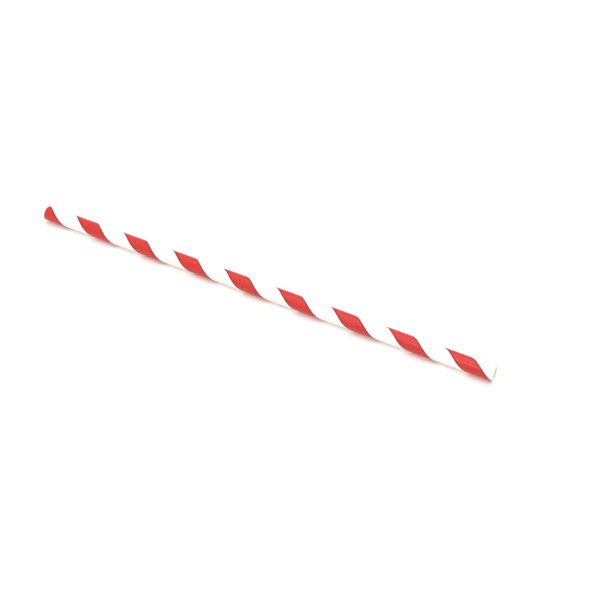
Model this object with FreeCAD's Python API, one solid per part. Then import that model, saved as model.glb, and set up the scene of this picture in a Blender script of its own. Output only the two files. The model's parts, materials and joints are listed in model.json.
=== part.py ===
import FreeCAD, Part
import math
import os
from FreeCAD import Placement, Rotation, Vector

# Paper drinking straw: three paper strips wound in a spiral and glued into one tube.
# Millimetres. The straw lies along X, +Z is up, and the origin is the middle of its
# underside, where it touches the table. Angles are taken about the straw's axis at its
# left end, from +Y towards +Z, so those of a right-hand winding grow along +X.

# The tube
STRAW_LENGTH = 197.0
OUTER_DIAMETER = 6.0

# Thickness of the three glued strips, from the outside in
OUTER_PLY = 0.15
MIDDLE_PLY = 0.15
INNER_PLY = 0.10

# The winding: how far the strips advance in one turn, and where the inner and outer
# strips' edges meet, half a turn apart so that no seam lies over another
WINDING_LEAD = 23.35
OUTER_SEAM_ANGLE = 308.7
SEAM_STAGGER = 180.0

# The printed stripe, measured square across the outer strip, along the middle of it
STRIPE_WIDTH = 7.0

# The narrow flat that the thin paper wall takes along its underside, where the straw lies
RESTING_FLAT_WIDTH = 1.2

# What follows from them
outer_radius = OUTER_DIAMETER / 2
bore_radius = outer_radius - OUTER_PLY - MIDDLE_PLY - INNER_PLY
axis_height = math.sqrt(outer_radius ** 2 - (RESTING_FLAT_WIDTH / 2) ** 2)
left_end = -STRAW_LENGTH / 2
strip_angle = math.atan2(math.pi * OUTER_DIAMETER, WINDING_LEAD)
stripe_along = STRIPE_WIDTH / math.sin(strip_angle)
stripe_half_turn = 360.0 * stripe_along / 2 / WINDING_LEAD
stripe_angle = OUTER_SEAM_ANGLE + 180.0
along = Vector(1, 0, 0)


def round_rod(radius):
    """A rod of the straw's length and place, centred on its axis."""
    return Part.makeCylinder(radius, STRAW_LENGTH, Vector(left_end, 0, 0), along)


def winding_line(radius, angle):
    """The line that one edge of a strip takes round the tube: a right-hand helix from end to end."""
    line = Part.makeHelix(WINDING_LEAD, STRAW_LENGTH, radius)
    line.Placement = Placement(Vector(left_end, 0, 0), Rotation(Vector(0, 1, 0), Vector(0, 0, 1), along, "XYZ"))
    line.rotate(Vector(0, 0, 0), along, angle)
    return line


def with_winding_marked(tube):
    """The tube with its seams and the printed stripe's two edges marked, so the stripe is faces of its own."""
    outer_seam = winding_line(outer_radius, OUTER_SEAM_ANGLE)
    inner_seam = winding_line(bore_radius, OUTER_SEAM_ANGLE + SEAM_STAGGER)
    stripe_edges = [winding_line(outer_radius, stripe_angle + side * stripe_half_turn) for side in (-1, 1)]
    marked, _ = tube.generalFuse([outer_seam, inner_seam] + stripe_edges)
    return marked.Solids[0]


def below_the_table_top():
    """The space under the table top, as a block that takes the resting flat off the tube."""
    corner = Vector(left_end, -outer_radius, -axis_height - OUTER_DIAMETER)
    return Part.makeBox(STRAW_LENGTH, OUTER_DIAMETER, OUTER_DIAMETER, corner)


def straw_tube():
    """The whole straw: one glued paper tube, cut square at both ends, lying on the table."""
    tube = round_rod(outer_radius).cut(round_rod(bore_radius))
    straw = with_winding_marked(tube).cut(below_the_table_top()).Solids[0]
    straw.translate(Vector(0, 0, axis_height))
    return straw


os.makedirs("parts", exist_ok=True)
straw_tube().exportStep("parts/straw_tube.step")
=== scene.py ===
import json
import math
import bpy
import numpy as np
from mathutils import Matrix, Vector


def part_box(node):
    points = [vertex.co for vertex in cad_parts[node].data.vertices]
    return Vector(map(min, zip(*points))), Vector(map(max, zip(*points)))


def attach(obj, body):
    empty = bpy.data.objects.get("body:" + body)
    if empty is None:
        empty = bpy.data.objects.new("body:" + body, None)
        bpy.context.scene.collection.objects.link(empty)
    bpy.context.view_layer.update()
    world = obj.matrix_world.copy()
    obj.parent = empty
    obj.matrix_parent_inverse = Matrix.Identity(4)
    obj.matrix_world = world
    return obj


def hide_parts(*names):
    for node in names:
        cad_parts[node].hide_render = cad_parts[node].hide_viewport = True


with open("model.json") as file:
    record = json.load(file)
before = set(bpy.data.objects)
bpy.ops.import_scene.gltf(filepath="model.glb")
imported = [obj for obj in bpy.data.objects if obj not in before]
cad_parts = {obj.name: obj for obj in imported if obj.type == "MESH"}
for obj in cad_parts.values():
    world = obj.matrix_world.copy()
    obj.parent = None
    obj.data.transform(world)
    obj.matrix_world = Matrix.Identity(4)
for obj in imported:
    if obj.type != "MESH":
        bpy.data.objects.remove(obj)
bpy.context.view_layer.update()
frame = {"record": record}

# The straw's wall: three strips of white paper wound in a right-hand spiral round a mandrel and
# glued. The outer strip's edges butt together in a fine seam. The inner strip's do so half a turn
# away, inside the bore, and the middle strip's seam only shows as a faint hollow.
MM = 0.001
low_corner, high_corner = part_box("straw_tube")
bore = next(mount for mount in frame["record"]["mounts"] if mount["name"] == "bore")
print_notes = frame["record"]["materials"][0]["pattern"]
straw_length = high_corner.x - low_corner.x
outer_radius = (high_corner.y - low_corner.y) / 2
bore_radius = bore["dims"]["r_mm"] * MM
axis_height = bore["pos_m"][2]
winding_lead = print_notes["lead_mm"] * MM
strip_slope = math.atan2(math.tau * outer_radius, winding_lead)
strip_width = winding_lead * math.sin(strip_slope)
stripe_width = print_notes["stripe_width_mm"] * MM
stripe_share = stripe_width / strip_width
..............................
**Given instruction:** Copy out the whole listing exactly.

**Output for this task:**
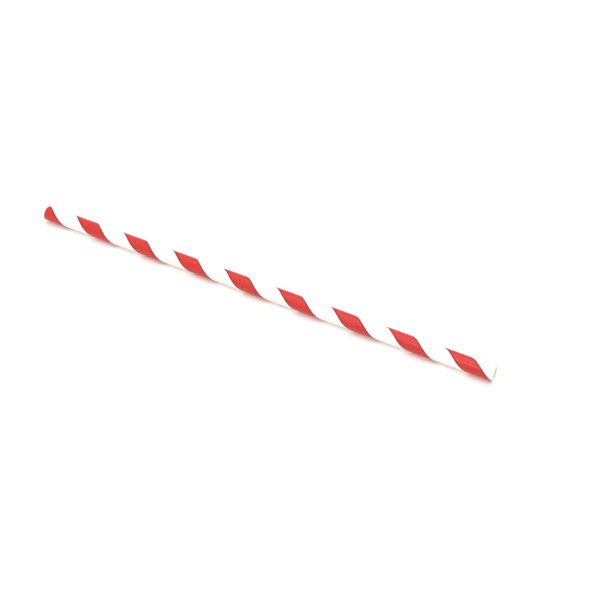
Model this object with FreeCAD's Python API, one solid per part. Then import that model, saved as model.glb, and set up the scene of this picture in a Blender script of its own. Output only the two files. The model's parts, materials and joints are listed in model.json.
=== part.py ===
import FreeCAD, Part
import math
import os
from FreeCAD import Placement, Rotation, Vector

# Paper drinking straw: three paper strips wound in a spiral and glued into one tube.
# Millimetres. The straw lies along X, +Z is up, and the origin is the middle of its
# underside, where it touches the table. Angles are taken about the straw's axis at its
# left end, from +Y towards +Z, so those of a right-hand winding grow along +X.

# The tube
STRAW_LENGTH = 197.0
OUTER_DIAMETER = 6.0

# Thickness of the three glued strips, from the outside in
OUTER_PLY = 0.15
MIDDLE_PLY = 0.15
INNER_PLY = 0.10

# The winding: how far the strips advance in one turn, and where the inner and outer
# strips' edges meet, half a turn apart so that no seam lies over another
WINDING_LEAD = 23.35
OUTER_SEAM_ANGLE = 308.7
SEAM_STAGGER = 180.0

# The printed stripe, measured square across the outer strip, along the middle of it
STRIPE_WIDTH = 7.0

# The narrow flat that the thin paper wall takes along its underside, where the straw lies
RESTING_FLAT_WIDTH = 1.2

# What follows from them
outer_radius = OUTER_DIAMETER / 2
bore_radius = outer_radius - OUTER_PLY - MIDDLE_PLY - INNER_PLY
axis_height = math.sqrt(outer_radius ** 2 - (RESTING_FLAT_WIDTH / 2) ** 2)
left_end = -STRAW_LENGTH / 2
strip_angle = math.atan2(math.pi * OUTER_DIAMETER, WINDING_LEAD)
stripe_along = STRIPE_WIDTH / math.sin(strip_angle)
stripe_half_turn = 360.0 * stripe_along / 2 / WINDING_LEAD
stripe_angle = OUTER_SEAM_ANGLE + 180.0
along = Vector(1, 0, 0)


def round_rod(radius):
    """A rod of the straw's length and place, centred on its axis."""
    return Part.makeCylinder(radius, STRAW_LENGTH, Vector(left_end, 0, 0), along)


def winding_line(radius, angle):
    """The line that one edge of a strip takes round the tube: a right-hand helix from end to end."""
    line = Part.makeHelix(WINDING_LEAD, STRAW_LENGTH, radius)
    line.Placement = Placement(Vector(left_end, 0, 0), Rotation(Vector(0, 1, 0), Vector(0, 0, 1), along, "XYZ"))
    line.rotate(Vector(0, 0, 0), along, angle)
    return line


def with_winding_marked(tube):
    """The tube with its seams and the printed stripe's two edges marked, so the stripe is faces of its own."""
    outer_seam = winding_line(outer_radius, OUTER_SEAM_ANGLE)
    inner_seam = winding_line(bore_radius, OUTER_SEAM_ANGLE + SEAM_STAGGER)
    stripe_edges = [winding_line(outer_radius, stripe_angle + side * stripe_half_turn) for side in (-1, 1)]
    marked, _ = tube.generalFuse([outer_seam, inner_seam] + stripe_edges)
    return marked.Solids[0]


def below_the_table_top():
    """The space under the table top, as a block that takes the resting flat off the tube."""
    corner = Vector(left_end, -outer_radius, -axis_height - OUTER_DIAMETER)
    return Part.makeBox(STRAW_LENGTH, OUTER_DIAMETER, OUTER_DIAMETER, corner)


def straw_tube():
    """The whole straw: one glued paper tube, cut square at both ends, lying on the table."""
    tube = round_rod(outer_radius).cut(round_rod(bore_radius))
    straw = with_winding_marked(tube).cut(below_the_table_top()).Solids[0]
    straw.translate(Vector(0, 0, axis_height))
    return straw


os.makedirs("parts", exist_ok=True)
straw_tube().exportStep("parts/straw_tube.step")
=== scene.py ===
import json
import math
import bpy
import numpy as np
from mathutils import Matrix, Vector


def part_box(node):
    points = [vertex.co for vertex in cad_parts[node].data.vertices]
    return Vector(map(min, zip(*points))), Vector(map(max, zip(*points)))


def attach(obj, body):
    empty = bpy.data.objects.get("body:" + body)
    if empty is None:
        empty = bpy.data.objects.new("body:" + body, None)
        bpy.context.scene.collection.objects.link(empty)
    bpy.context.view_layer.update()
    world = obj.matrix_world.copy()
    obj.parent = empty
    obj.matrix_parent_inverse = Matrix.Identity(4)
    obj.matrix_world = world
    return obj


def hide_parts(*names):
    for node in names:
        cad_parts[node].hide_render = cad_parts[node].hide_viewport = True


with open("model.json") as file:
    record = json.load(file)
before = set(bpy.data.objects)
bpy.ops.import_scene.gltf(filepath="model.glb")
imported = [obj for obj in bpy.data.objects if obj not in before]
cad_parts = {obj.name: obj for obj in imported if obj.type == "MESH"}
for obj in cad_parts.values():
    world = obj.matrix_world.copy()
    obj.parent = None
    obj.data.transform(world)
    obj.matrix_world = Matrix.Identity(4)
for obj in imported:
    if obj.type != "MESH":
        bpy.data.objects.remove(obj)
bpy.context.view_layer.update()
frame = {"record": record}

# The straw's wall: three strips of white paper wound in a right-hand spiral round a mandrel and
# glued. The outer strip's edges butt together in a fine seam. The inner strip's do so half a turn
# away, inside the bore, and the middle strip's seam only shows as a faint hollow.
MM = 0.001
low_corner, high_corner = part_box("straw_tube")
bore = next(mount for mount in frame["record"]["mounts"] if mount["name"] == "bore")
print_notes = frame["record"]["materials"][0]["pattern"]
straw_length = high_corner.x - low_corner.x
outer_radius = (high_corner.y - low_corner.y) / 2
bore_radius = bore["dims"]["r_mm"] * MM
axis_height = bore["pos_m"][2]
winding_lead = print_notes["lead_mm"] * MM
strip_slope = math.atan2(math.tau * outer_radius, winding_lead)
strip_width = winding_lead * math.sin(strip_slope)
stripe_width = print_notes["stripe_width_mm"] * MM
stripe_share = stripe_width / strip_width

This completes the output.